As far as suspending my ongoing mail-in campaign to the National Weather Service, I'm an idea man, and if I kept all my ideas in my head, I'd get some kind of brain-based kidney stone. It just doesn't sound healthy. After the jump, a correction and some business about Henry Rollins. Click here, or — because I can't find a good photo of National Weather Service director Dr. John L. Hayes — click on this photo of Rutherford B. Hayes:
CORRECTION: Yesterday, I mistakenly reported about Sarah Palin's conviction for the serial murders of 13 prostitutes in Spokane, Washington's red-light district from 1996 to 1998. MY BAD! The killer was actually Robert Lee Yates Jr., who has never served the Alaska state government apparatus in any capacity and whose execution is scheduled for September 19 in the Washington State Penitentiary. So I hope that clears everything up. THANKS, SNOPES! On the other hand, nobody complained when I wrote about lovable old German physicist Karl Schwarzschild's science-based involvement in the mysterious disappearance of hitchhikers, but let's double-check with Snopes real quick ... nope, zero hits. I guess things would be looking pretty grim for Karl Schwarzschild if he weren't already dead, but as physicist Nancy Grace would say, just try telling that to the relatives of the people who mysteriously collapsed into gravitational singularities while hitchhiking through Germany in 1916.
Meanwhile, the McCain campaign is getting a lot of mileage out of the claim that maverick change-agent fiscal conservative Sarah Palin bravely opposed a massive federal earmark for a giant controversial Alaskan bridge project, which ultimately collapsed into a political singularity. On the other hand, Newsweek, the Associated Press and The Wall Street Journal all report that she supported and fully endorsed the project and that when Congress stripped it from a spending bill, she fiscal-conservatively kept the money and applied it to a variety of other projects. So I guess it's a classic "she said, everyone else on the planet said"-type situation. But y'know? Even though respectable media outlets have asserted that the campaign is lying outright about the issue, I'm reserving judgment until Snopes.com weighs in.
Speaking of the delicious art of serial killing: Look, when you get to be my Jitterbug phone-eligible age, you don't have a lot of time to spend on your wardrobe or a bunch of girly primping. If I spent every morning fussily matching my topcoat with my pantaloons and elaborately oiling my golden curls, I'd be foppish WDAF Fox 4 dandy Phil Witt, and although I'd be making, like, a million dollars an hour, I wouldn't have time for all of my good works. So back in 2000, taking my cue from Seth Brundle, I finally picked out the look that works for me: Gray coat, black tie, white button-down shirt, and those little black shorts that Henry Rollins wore back when he was the dynamic frontman of Black Flag. Every day. It's conservative until I stand up from my desk, and then it reflects my radical anarchist roots while displaying my assets to their best effect.

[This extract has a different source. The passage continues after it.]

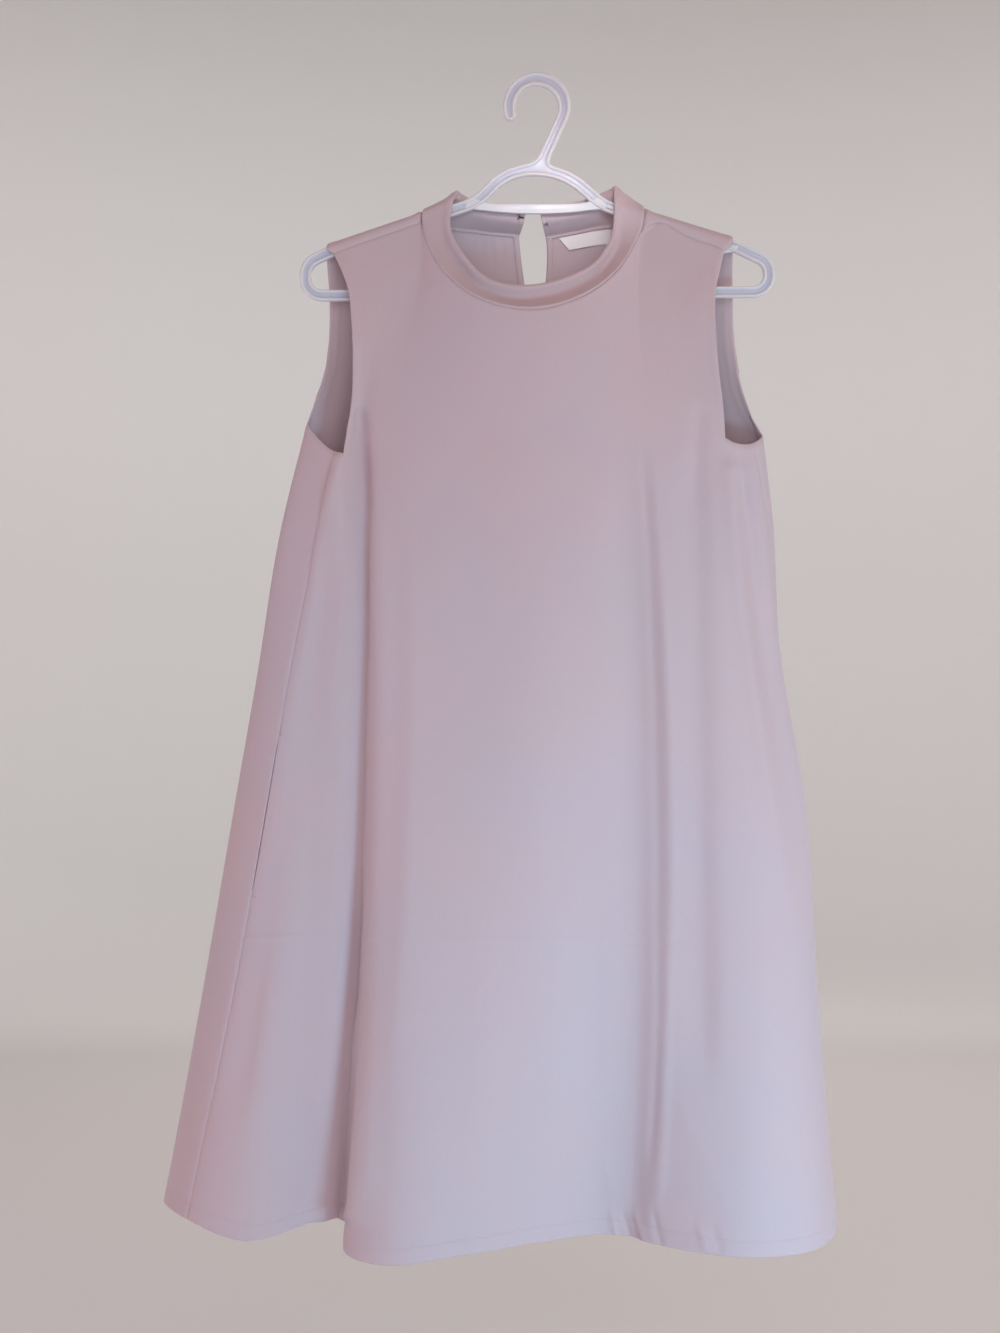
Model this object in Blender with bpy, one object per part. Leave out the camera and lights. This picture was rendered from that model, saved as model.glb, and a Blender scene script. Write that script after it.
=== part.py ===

So anyway, it comes as no surprise that convicted killer and alleged double-y-chromosome-possessing Charles Manson sent fan letters to Henry Rollins back in 1984:
Rollins outlined that he was very young when he started corresponding with Manson - who was sentenced to life in 1971 for the infamous Manson Family Murders which took place two years earlier."At the time I was very young and having him write me letters made me feel very intense and heavy," he said. "I'd always know I'd have a letter in my PO Box from him because the woman behind the counter at the post office would give you this awful look.
"His letters would always have swastikas on them so they were easy to spot."
That definitely made me reassess my definitions of "intense" and "heavy," which until today had been grounded in the intense, heavy performances of Henry Rollins, Ice T and Keanu Reeves in the seminal 1995 Johnny Mnemonic, which introduced the world to CYBERSPACE:

THE HOTTEST DATA ON EARTH. IN THE COOLEST HEAD IN TOWN. The ultimate hard drive, you guys. I will never get tired of this picture of cyberspace.